Short task - Check each line of the listing below for the string "this", and copy the ones that have it.

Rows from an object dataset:
┄┄┄┄┄┄

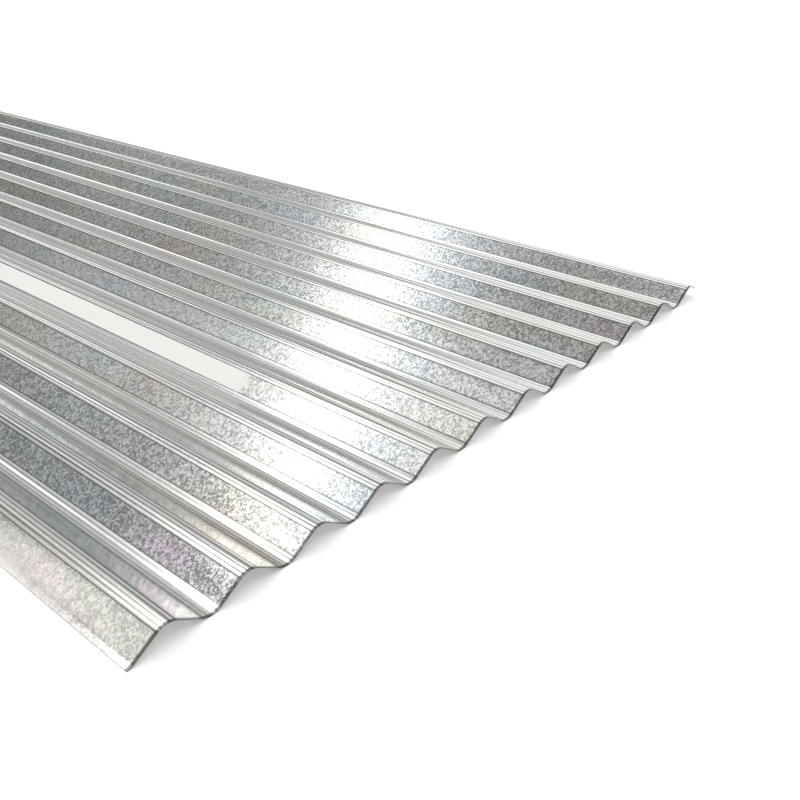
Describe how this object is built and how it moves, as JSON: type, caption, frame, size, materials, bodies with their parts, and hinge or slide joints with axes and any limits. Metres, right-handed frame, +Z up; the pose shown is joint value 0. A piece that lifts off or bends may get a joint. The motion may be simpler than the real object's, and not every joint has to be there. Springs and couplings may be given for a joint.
{
  "type": "corrugated metal sheet",
  "caption": "Galvanised corrugated roofing sheet with round crests and valleys and flat slopes, one long edge ending low and the other high for the side lap.",
  "frame": {"origin": "middle of the rectangle the sheet lies on, at the height of the valleys' undersides", "axes": "+Y along the waves, +X across them from the edge that ends low to the edge that ends high, +Z up out of the crests"},
  "size_m": [0.8898, 2.438, 0.0184],
  "materials": {
    "galvanised_steel": "hot-dip galvanised, fine spangle, semi-bright, with roll-forming lines along the bends"
  },
  "bodies": {
    "root": {"corrugated_sheet": "galvanised_steel"}
  },
  "joints": []
}
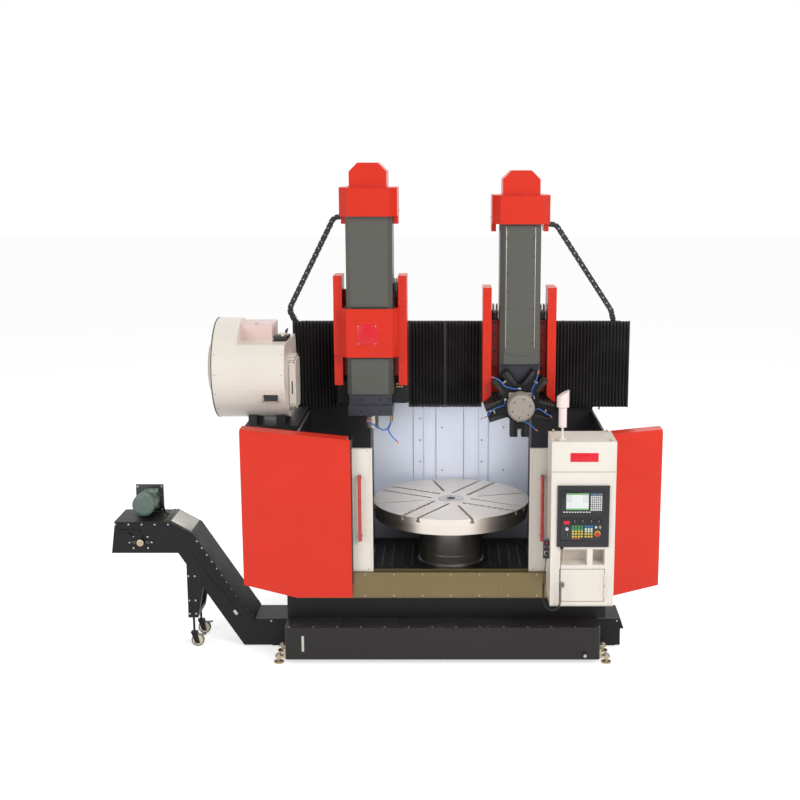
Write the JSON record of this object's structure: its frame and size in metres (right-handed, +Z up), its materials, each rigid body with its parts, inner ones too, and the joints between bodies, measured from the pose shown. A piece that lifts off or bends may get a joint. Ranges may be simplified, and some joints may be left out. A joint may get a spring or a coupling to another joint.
{
  "type": "gantry machining center",
  "caption": "Gantry machining center with a round slotted rotary table under a crossbeam that carries a spindle ram and a turret ram, with guards, tool magazine and chip conveyor.",
  "frame": {"origin": "on the floor, straight under the middle of the rotary table", "axes": "+Z up, +X to the right of the operator at the front, +Y to the back"},
  "size_m": [4.64, 2.4656, 4.139],
  "materials": {
    "beige_paint": "semi-gloss",
    "bellows": "coated cloth",
    "black_plastic": "moulded",
    "black_rubber": "matt",
    "black_sheet": "satin black",
    "casting": "painted casting",
    "chain_plastic": "moulded",
    "console_grey": "textured",
    "cream_paint": "semi-gloss",
    "dark_paint": "semi-gloss",
    "grey_paint": "semi-gloss",
    "ground_steel": "ground",
    "handle_red": "gloss",
    "hose_blue": "moulded",
    "lamp_plastic": "translucent",
    "motor_green": "semi-gloss",
    "motor_grey": "cast",
    "pale_guard": "semi-gloss",
    "red_paint": "gloss",
    "slate_paint": "semi-gloss",
    "stainless": "brushed",
    "table_steel": "ground and lapped",
    "window_glass": "clear",
    "zinc": "zinc plated"
  },
  "bodies": {
    "frame": {"back_guard": "pale_guard", "bed": "casting", "bellows_left_inner": "bellows", "bellows_left_outer": "bellows", "bellows_right_inner": "bellows", "bellows_right_outer": "bellows", "cabinet": "cream_paint", "chip_pan": "black_sheet", "console": "console_grey", "conveyor_leg": "black_sheet", "conveyor_lift": "black_sheet", "conveyor_motor": "motor_green", "conveyor_trough": "black_sheet", "coolant_tank": "dark_paint", "crossbeam": "casting", "left_chain": "chain_plastic", "left_column": "casting", "left_guard": "black_sheet", "left_wing": "red_paint", "levelling_feet": "zinc", "magazine_arm_cover": "cream_paint", "magazine_cap": "beige_paint", "magazine_drum": "cream_paint", "magazine_shelf": "dark_paint", "pedestal": "ground_steel", "pendant": "black_plastic", "pendant_cord": "black_rubber", "right_chain": "chain_plastic", "right_column": "casting", "right_guard": "black_sheet", "right_wing": "red_paint", "signal_lamp": "lamp_plastic", "sill": "stainless"},
    "table": {"table": "table_steel"},
    "left_saddle": {"left_saddle": "red_paint", "left_clamp": "red_paint", "left_slide": "casting"},
    "left_ram": {"left_ram": "grey_paint", "left_ram_cover": "red_paint", "spindle_head": "slate_paint", "spindle_hoses": "hose_blue"},
    "spindle": {"spindle_nose": "ground_steel"},
    "right_saddle": {"right_saddle": "red_paint", "right_slide": "casting"},
    "right_ram": {"right_ram": "grey_paint", "right_ram_cover": "red_paint", "turret_base": "slate_paint", "turret_motor": "motor_grey"},
    "turret": {"turret_disc": "black_sheet", "turret_hoses": "hose_blue"},
    "left_door": {"left_door": "cream_paint", "left_window": "window_glass", "left_handle": "handle_red"},
    "right_door": {"right_door": "cream_paint", "right_window": "window_glass", "right_handle": "handle_red"},
    "cabinet_door": {"cabinet_door": "cream_paint"}
  },
  "joints": [
    {"name": "table_spin", "type": "hinge", "parent": "frame", "child": "table", "pos_m": [0, 0, 1.165], "axis": [0, 0, 1], "continuous": true},
    {"name": "left_saddle_x", "type": "slide", "parent": "frame", "child": "left_saddle", "axis": [1, 0, 0], "range_m": [-0.3, 0.28], "deforming": ["bellows_left_outer", "bellows_left_inner"]},
    {"name": "left_ram_z", "type": "slide", "parent": "left_saddle", "child": "left_ram", "axis": [0, 0, 1], "range_m": [-0.4, 0.08], "deforming": ["left_chain"]},
    {"name": "spindle_spin", "type": "hinge", "parent": "left_ram", "child": "spindle", "pos_m": [-0.705, 0.01, 1.847], "axis": [0, 0, 1], "continuous": true},
    {"name": "right_saddle_x", "type": "slide", "parent": "frame", "child": "right_saddle", "axis": [1, 0, 0], "range_m": [-0.25, 0.45], "deforming": ["bellows_right_inner", "bellows_right_outer"]},
    {"name": "right_ram_z", "type": "slide", "parent": "right_saddle", "child": "right_ram", "axis": [0, 0, 1], "range_m": [-0.4, 0.08], "deforming": ["right_chain"]},
    {"name": "turret_index", "type": "hinge", "parent": "right_ram", "child": "turret", "pos_m": [0.598, -0.112, 2.084], "axis": [0, -1, 0], "continuous": true},
    {"name": "left_door_slide", "type": "slide", "parent": "frame", "child": "left_door", "axis": [1, 0, 0], "range_m": [0, 0.643]},
    {"name": "right_door_slide", "type": "slide", "parent": "frame", "child": "right_door", "axis": [-1, 0, 0], "range_m": [0, 0.643]},
    {"name": "cabinet_door_swing", "type": "hinge", "parent": "frame", "child": "cabinet_door", "pos_m": [1.2295, -1.3593, 0.815], "axis": [0, 0, 1], "range_deg": [0, 105]}
  ]
}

┄┄┄┄┄┄

Final result -
Describe how this object is built and how it moves, as JSON: type, caption, frame, size, materials, bodies with their parts, and hinge or slide joints with axes and any limits. Metres, right-handed frame, +Z up; the pose shown is joint value 0. A piece that lifts off or bends may get a joint. The motion may be simpler than the real object's, and not every joint has to be there. Springs and couplings may be given for a joint.
Write the JSON record of this object's structure: its frame and size in metres (right-handed, +Z up), its materials, each rigid body with its parts, inner ones too, and the joints between bodies, measured from the pose shown. A piece that lifts off or bends may get a joint. Ranges may be simplified, and some joints may be left out. A joint may get a spring or a coupling to another joint.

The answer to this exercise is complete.